-- start --

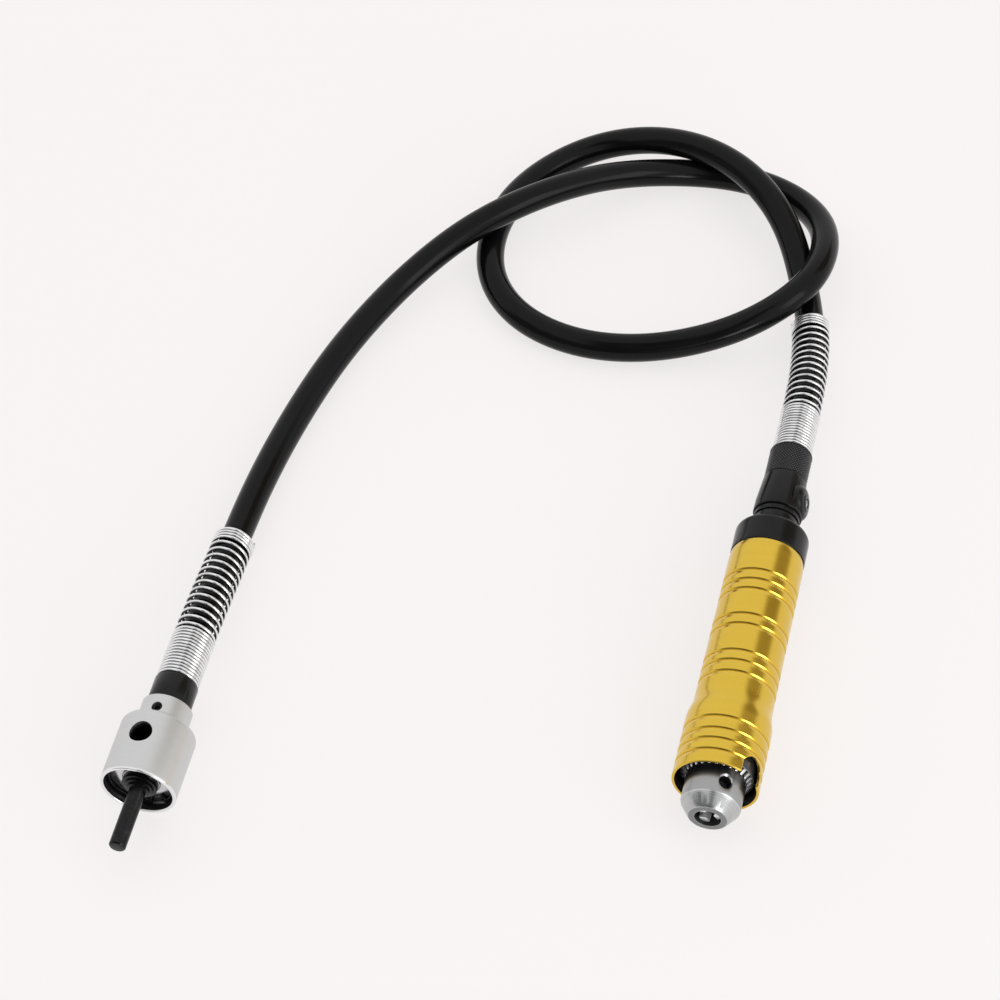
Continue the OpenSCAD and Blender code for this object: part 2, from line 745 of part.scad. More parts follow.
module spindle_grub_screw() {
    color(bright) on_drive_axis() at_angle(access_angle, access_y) grub_screw(1.55, 2.9, 4.9);
}
module drive_spindle_circlip() {
    color(dark_steel) on_drive_axis()
        snap_ring(journal_r, 6.6, drive_seat_y + large_bearing[4], 1.1, 3, 270);
}
module core_end_drive() {
    color(steel) on_drive_axis() translate([0, 0, spindle_end_y - 13.5])
        cylinder(r = 2.85, h = drive_hose_y - 3 - spindle_end_y + 13.5);
}

// ---------------------------------------------------------------- nodes

handle_shell();
rear_collar();
rear_spigot();
coupler_sleeve();
coupler_grub_screw();
knurled_ferrule();
handpiece_spring();
hose();
drive_spring();
drive_ferrule();
drive_connector();
connector_grub_screw();
mouth_circlip();
drive_bearing_shield();
drive_bearing_outer();
drive_bearing_balls();
drive_bush();
front_bearing_outer();
front_bearing_balls();
rear_bearing_outer();
rear_bearing_balls();
outer_spacer();
chuck_body();
chuck_spindle();
front_bearing_inner();
rear_bearing_inner();
inner_spacer();
spindle_circlip();
core_end_handpiece();
chuck_sleeve();
split_nut();
jaw_1();
jaw_2();
jaw_3();
drive_spindle();
drive_bearing_inner();
drive_spindle_circlip();
spindle_grub_screw();
core_end_drive();
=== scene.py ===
"""Scene of a flexible-shaft hand tool: its frame, its visible pieces, and a plain studio.

Lengths in this file are millimetres unless a name ends in _m. Every turned part is centred
on one of two lines along Y: the handpiece axis and the drive axis.
"""

from __future__ import annotations

import json
import logging
import math
from dataclasses import dataclass, field
from enum import Enum
from typing import Any, Callable, Iterable, Sequence

import bmesh
import bpy
from mathutils import Matrix, Vector


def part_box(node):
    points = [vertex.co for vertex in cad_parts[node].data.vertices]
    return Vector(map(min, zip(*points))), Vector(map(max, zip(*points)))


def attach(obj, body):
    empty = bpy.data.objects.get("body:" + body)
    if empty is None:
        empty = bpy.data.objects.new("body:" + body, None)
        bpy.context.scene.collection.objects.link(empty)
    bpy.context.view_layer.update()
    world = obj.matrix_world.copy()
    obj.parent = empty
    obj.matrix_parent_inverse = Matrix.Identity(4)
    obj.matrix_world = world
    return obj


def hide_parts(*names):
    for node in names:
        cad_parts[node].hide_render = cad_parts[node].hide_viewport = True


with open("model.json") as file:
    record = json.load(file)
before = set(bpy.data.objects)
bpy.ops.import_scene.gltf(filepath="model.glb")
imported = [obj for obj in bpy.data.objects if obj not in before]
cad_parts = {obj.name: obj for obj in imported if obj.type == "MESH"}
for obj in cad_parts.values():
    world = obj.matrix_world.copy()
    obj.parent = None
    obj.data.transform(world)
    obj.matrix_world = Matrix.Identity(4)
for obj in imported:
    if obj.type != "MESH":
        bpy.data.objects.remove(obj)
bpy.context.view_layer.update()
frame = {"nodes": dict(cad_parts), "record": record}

LOG = logging.getLogger("flex_shaft_tool")
MM = 0.001
FACE_STRETCH = 1.37  # sets the rings of a face apart from those of a cylinder
Profile = list[tuple[float, float]]
Colour = tuple[float, float, float]
Spot = tuple[float, float, float]
Reach = tuple[float, float, float, float]


class Axis(Enum):
    """The two lines along Y that turned parts are centred on, as (x, z)."""

    HAND = (103.4, 16.6)
    DRIVE = (-105.25, 14.75)

    @property
    def x(self) -> float:
        """Distance to the right of the middle."""
        return self.value[0]

    @property
    def z(self) -> float:
        """Height above the surface."""
        return self.value[1]

    def point(self, radius: float, angle: float, station: float) -> Vector:
        """Finds a point around the axis.

        Args:
            radius: Distance from the axis.
            angle: Degrees up from the right-hand side.
            station: Place along Y.

        Returns:
            The point, in millimetres.
        """
        turn = math.radians(angle)
        return Vector(
            (self.x + radius * math.cos(turn), station, self.z + radius * math.sin(turn))
        )


# ------------------------------------------------------------------ node graphs


def operation(name: str, swapped: bool = False) -> Callable[..., Value]:
    """Makes a method of Value that adds one Math node.

    Args:
        name: Blender's name of the operation.
        swapped: Whether the method's own number comes last.

    Returns:
        The method, which takes the node's other inputs and returns its result.
    """

    def apply(number: Value, *others: Value | float) -> Value:
        """Adds the node."""
        terms = (*others, number) if swapped else (number, *others)
        settings = {"operation": name}
        return number.graph.value("ShaderNodeMath", settings, dict(enumerate(terms)))

    return apply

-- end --

» **STATED TASK**
Taking the material above, extract exactly and only the lines from the line with "front_bearing_outer();" to the line with "bpy.data.objects.remove(obj)", inclusive of both.

» **SOLUTION FOR THIS PROBLEM**
front_bearing_outer();
front_bearing_balls();
rear_bearing_outer();
rear_bearing_balls();
outer_spacer();
chuck_body();
chuck_spindle();
front_bearing_inner();
rear_bearing_inner();
inner_spacer();
spindle_circlip();
core_end_handpiece();
chuck_sleeve();
split_nut();
jaw_1();
jaw_2();
jaw_3();
drive_spindle();
drive_bearing_inner();
drive_spindle_circlip();
spindle_grub_screw();
core_end_drive();
=== scene.py ===
"""Scene of a flexible-shaft hand tool: its frame, its visible pieces, and a plain studio.

Lengths in this file are millimetres unless a name ends in _m. Every turned part is centred
on one of two lines along Y: the handpiece axis and the drive axis.
"""

from __future__ import annotations

import json
import logging
import math
from dataclasses import dataclass, field
from enum import Enum
from typing import Any, Callable, Iterable, Sequence

import bmesh
import bpy
from mathutils import Matrix, Vector


def part_box(node):
    points = [vertex.co for vertex in cad_parts[node].data.vertices]
    return Vector(map(min, zip(*points))), Vector(map(max, zip(*points)))


def attach(obj, body):
    empty = bpy.data.objects.get("body:" + body)
    if empty is None:
        empty = bpy.data.objects.new("body:" + body, None)
        bpy.context.scene.collection.objects.link(empty)
    bpy.context.view_layer.update()
    world = obj.matrix_world.copy()
    obj.parent = empty
    obj.matrix_parent_inverse = Matrix.Identity(4)
    obj.matrix_world = world
    return obj


def hide_parts(*names):
    for node in names:
        cad_parts[node].hide_render = cad_parts[node].hide_viewport = True


with open("model.json") as file:
    record = json.load(file)
before = set(bpy.data.objects)
bpy.ops.import_scene.gltf(filepath="model.glb")
imported = [obj for obj in bpy.data.objects if obj not in before]
cad_parts = {obj.name: obj for obj in imported if obj.type == "MESH"}
for obj in cad_parts.values():
    world = obj.matrix_world.copy()
    obj.parent = None
    obj.data.transform(world)
    obj.matrix_world = Matrix.Identity(4)
for obj in imported:
    if obj.type != "MESH":
        bpy.data.objects.remove(obj)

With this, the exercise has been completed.